Increasing the font weight on the information within the list view resolved a possible accessibility issue for users.


Contrast Issue | Before


Contrast Issue | After

Final Design

landing page features list view account modal new folder modal dashboard grid view mobile home mobile plans mobile dashboard testimonials



By offering users a cloud storage application that links to other storage programs, SOZO grants users a common place to see and use all of their content without the hindrance of signing into multiple platforms. SOZO also offers various security options for files, folders, and accounts granting users the protection they want for their content. Finally, SOZO provides multiple customization options for users allowing them to organize and display their content in whatever way is most optimal for them.

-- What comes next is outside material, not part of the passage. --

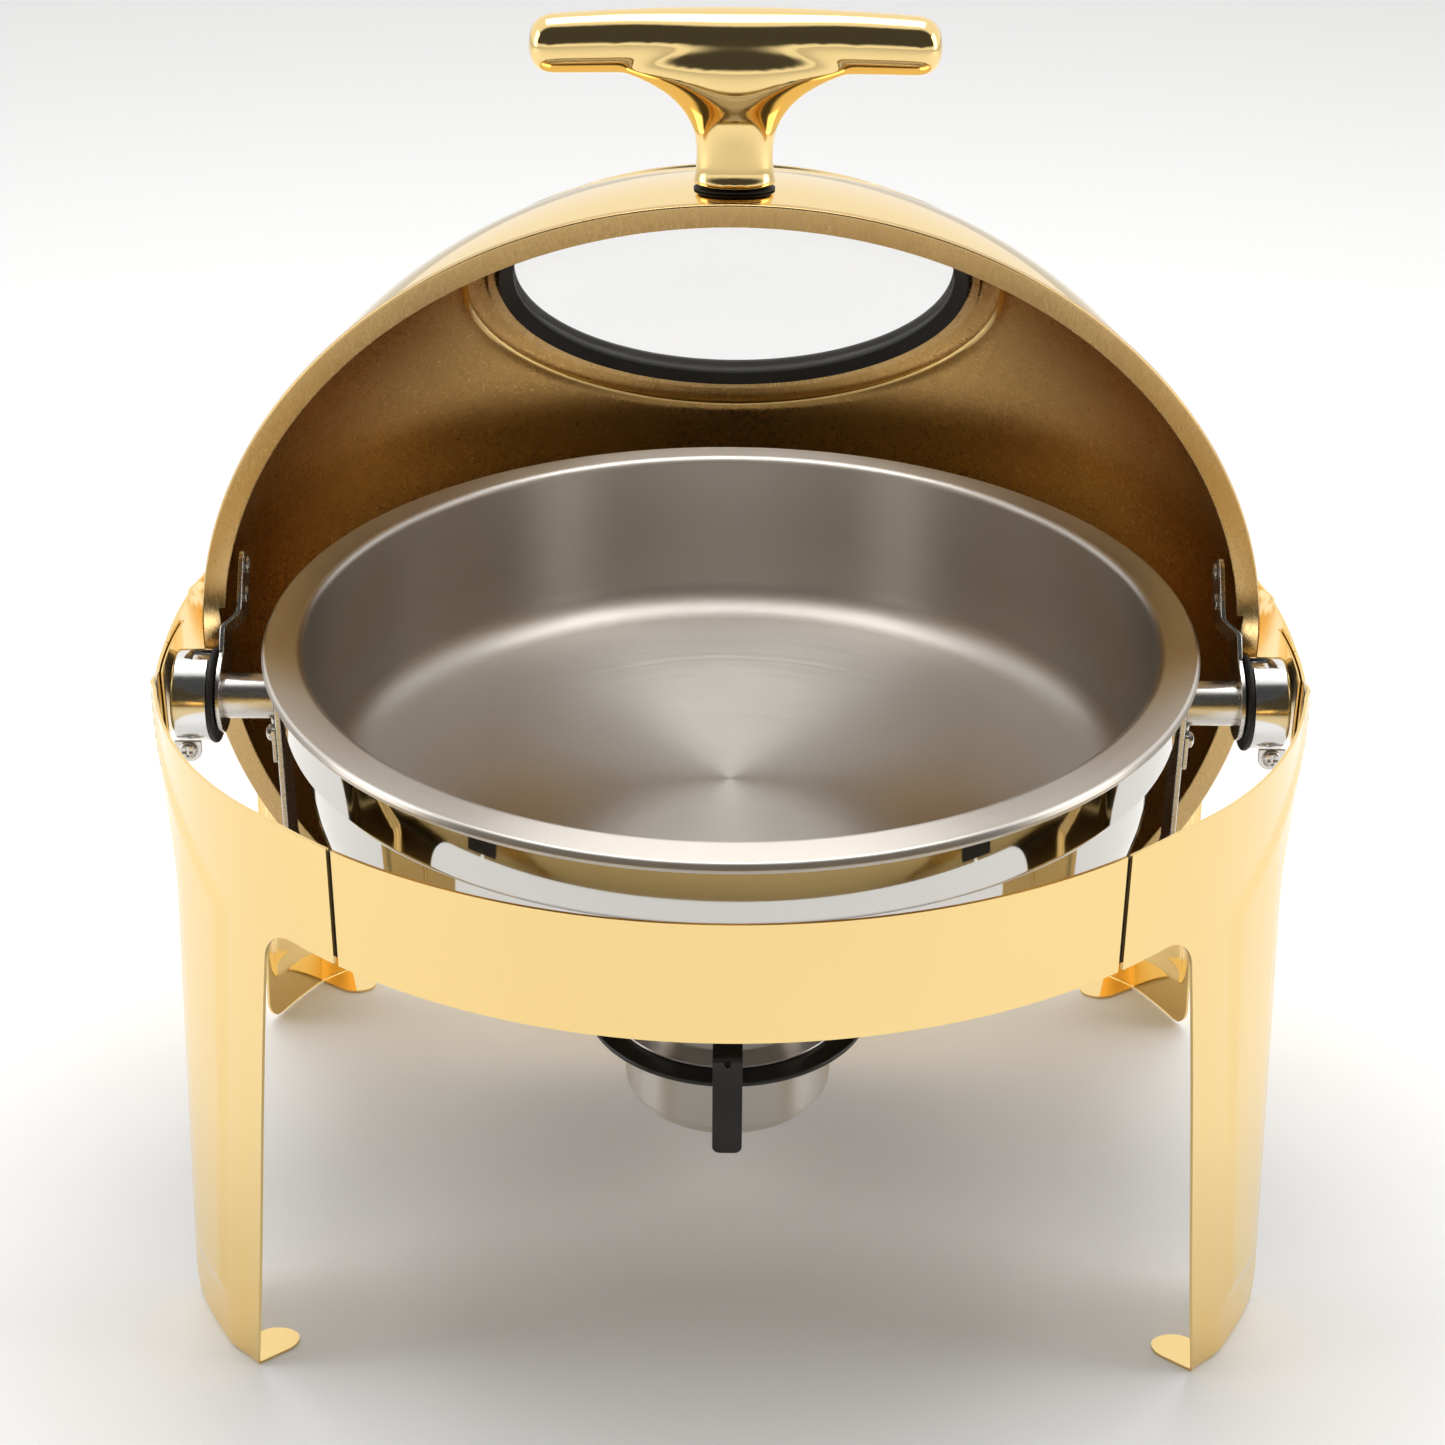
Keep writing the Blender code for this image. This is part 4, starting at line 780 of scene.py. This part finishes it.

User testing helped to verify the accomplishments with several of the participants stating that they would be interested in using the product after it was developed fully.

What I Learned

Initially, there was an intention to develop a small design system near the beginning of the project to speed up the process, it quickly expanded and at times was more of an obstacle than an aid. That being said, the value of a design system paid off in the end, but the implementation of such a system should come further along in the process of development.

Taking small steps at the beginning and resisting the urge for giant leaps is essential for a product to succeed.

Future Iterations

While the features within the MVP were addressed in this version, the next round of SOZO would include a full prototype of the mobile version, additional functionality showing the ways a user can customize their files and folders, and solutions to notifications for users sharing data.